Why can't we do a good U Card?

To be honest, this title is a bit deliberately eye-catching, but I really want to talk about my feelings after communicating with some PayFi project parties recently.

I used to be quite optimistic about the U Card direction, after all, it is an important link in the practical use of crypto assets and connecting the real world. But after communicating with them and switching to their perspective, I realized more clearly: this track indeed has demand, but the challenges are far greater than I imagined.

No matter how much Web3 talks about 'financial freedom', it ultimately has to land in the real financial system.

And the U Card is probably the most problematic part of this landing process.

Is there a demand for U Cards? Of course there is.

In some countries/regions, the local currency is severely devalued, and in some places, there is almost a blockade on crypto assets. In this environment, if you can provide a card that allows you to 'directly spend USDT, no need to cash out, and can bind to Apple Pay, WeChat, Alipay', this is not just 'enhancing the experience', it is a 'survival solution' that many people cannot avoid.

But the difficulty with U Cards is not on the user side, but on the project side: you have to survive first.

Most people actually can't figure out how U Card project parties should profit.

The profit model of traditional bank cards mainly relies on merchant fee sharing, account management fees, and the earnings from idle funds. In contrast, U Card projects find it very difficult to earn from these areas.

Let's start with merchant fee sharing. If a user pays 100 yuan, the merchant may only receive 97 yuan, and the 3 yuan in between will be divided among the issuing bank, Visa/MasterCard, acquiring institutions, and other parties.

However, many U Card projects are essentially not real card issuers, but are affiliated with some small overseas institution, borrowing a BIN number to issue cards, and just connecting a layer of interfaces.
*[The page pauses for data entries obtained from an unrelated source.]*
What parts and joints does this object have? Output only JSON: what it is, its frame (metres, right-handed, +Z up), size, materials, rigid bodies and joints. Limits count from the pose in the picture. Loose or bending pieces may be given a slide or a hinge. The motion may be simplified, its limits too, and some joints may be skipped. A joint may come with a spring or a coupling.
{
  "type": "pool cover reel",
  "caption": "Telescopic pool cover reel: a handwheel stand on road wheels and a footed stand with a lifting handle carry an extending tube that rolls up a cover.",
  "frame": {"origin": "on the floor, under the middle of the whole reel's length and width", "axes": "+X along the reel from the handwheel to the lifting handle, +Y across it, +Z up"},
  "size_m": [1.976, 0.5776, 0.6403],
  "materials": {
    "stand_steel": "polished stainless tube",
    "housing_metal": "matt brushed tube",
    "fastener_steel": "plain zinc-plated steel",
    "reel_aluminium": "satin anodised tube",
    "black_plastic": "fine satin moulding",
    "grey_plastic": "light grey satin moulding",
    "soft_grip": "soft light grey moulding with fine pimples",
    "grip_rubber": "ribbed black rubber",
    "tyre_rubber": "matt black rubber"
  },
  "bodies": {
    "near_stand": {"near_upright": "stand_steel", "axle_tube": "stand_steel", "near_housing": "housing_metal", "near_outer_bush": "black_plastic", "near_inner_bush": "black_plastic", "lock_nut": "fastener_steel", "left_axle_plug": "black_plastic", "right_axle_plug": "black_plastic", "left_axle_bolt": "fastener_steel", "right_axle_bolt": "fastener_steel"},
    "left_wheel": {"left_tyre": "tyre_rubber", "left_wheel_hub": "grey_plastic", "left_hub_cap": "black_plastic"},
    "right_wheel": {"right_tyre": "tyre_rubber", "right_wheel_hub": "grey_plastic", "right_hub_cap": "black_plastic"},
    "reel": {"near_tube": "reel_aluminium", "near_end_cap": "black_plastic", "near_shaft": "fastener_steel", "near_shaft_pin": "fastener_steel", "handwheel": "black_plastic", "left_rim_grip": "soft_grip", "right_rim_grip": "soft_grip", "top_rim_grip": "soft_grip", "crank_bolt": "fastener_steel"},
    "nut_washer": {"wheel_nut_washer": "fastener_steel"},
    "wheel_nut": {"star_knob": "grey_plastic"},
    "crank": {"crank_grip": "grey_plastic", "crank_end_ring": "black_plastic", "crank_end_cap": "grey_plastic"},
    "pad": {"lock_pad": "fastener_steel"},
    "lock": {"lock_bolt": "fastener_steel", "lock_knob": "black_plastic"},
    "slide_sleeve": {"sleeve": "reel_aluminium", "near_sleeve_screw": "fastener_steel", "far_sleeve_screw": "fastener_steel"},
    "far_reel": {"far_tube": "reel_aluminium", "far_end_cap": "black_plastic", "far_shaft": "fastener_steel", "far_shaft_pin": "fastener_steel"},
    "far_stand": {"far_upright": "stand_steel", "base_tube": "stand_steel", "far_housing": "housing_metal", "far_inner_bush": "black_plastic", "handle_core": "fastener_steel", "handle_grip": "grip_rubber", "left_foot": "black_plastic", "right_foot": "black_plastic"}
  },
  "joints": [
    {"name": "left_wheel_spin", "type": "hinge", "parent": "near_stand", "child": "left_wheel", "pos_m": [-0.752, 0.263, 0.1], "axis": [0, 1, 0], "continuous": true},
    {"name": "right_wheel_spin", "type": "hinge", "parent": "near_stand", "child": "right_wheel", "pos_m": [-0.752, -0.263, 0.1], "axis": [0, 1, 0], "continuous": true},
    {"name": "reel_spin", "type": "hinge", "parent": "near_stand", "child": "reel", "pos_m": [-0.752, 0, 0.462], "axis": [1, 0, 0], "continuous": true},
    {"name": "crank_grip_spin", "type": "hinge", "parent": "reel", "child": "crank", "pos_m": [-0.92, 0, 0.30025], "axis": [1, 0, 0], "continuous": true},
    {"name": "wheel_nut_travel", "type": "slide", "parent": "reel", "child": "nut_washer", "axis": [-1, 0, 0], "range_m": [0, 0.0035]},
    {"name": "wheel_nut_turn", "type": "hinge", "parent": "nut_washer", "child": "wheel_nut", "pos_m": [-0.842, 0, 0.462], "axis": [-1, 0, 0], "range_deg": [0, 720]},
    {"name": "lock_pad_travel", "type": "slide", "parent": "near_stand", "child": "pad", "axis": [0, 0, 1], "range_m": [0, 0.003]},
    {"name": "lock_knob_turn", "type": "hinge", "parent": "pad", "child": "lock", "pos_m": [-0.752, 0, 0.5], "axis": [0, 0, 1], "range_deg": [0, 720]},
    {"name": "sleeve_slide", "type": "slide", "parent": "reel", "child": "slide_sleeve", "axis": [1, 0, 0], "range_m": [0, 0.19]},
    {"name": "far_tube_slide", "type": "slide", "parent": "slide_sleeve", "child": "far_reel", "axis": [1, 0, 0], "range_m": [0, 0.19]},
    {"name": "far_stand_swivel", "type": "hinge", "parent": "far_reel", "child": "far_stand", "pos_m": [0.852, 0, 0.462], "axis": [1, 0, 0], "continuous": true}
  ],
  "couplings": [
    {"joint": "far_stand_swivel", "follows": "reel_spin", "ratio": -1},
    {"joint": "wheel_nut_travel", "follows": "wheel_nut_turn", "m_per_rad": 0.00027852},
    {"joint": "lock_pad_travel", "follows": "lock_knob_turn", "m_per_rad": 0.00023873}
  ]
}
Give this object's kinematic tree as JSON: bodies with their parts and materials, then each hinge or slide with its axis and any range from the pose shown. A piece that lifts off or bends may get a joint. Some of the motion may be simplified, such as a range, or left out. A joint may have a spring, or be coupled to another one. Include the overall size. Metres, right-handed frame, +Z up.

So you undertake all the operations, customer service, and risk control work, but the profit has long been consumed by the upstream.

You are the card issuer, but you do not participate in the clearing; you are building the product, but do not control the channels; you are doing user operations, but do not even have the right to earn commissions.

In simple terms, you are doing things, but not mastering the structure of profit distribution.

Can you make money from users? This may be a more realistic question at the moment.

I have also talked to many users, and most of their usage habits are 'temporary recharge, immediate use', buying SaaS, subscriptions, VPNs, airports... low unit price and not very frequent.

This is very similar to when I used Kraken for withdrawals, recharging temporarily only when I wanted to cash out, and usually not depositing money into it.

So the accumulation of funds on the platform is actually very low, and even if you connect to a protocol like Morpho, you can't earn much money from interest rate differentials.

Is there a way to change this?

Everyone is thinking of ways, such as creating e-commerce scenarios to control consumption paths; connecting fiat currency deposits and withdrawals to attract Web2 users; increasing wealth management, trading, and asset management modules to improve retention, etc.

But the problem also arises: these are all areas with heavy compliance and responsibility.

To connect with Web2 consumption scenarios, you need a payment license; to engage in wealth management involves securities laws and investor protection regulations; to have deposit and withdrawal channels cannot avoid the compliance system of AML/KYC. Once problems arise, it also involves compensation, arbitration, invoice compliance...

This is no longer just a 'product iteration' issue, but rather a question of whether you are a member of this system.

So the U Card business is both a high-demand scenario and a significant structural challenge.

You are doing Web3, but you rely entirely on the Web2 payment networks, banking systems, and compliance interfaces. The deeper you go, the more connection points you have with the traditional system, and the greater the risks and responsibilities.

This is the structural reality we need to face. Web3 teams are often very good at building functions and iterating products, but the financial system of the real world talks about the logic of structure, power, and responsibility distribution. Some problems cannot be solved just by writing a contract or connecting an API.

But I also believe that this direction has great prospects.

It is precisely because it is difficult that there is an opportunity.

I hope this article provides some reference value to friends who are still working in this direction, and I sincerely look forward to seeing a successful case emerging from the real structure.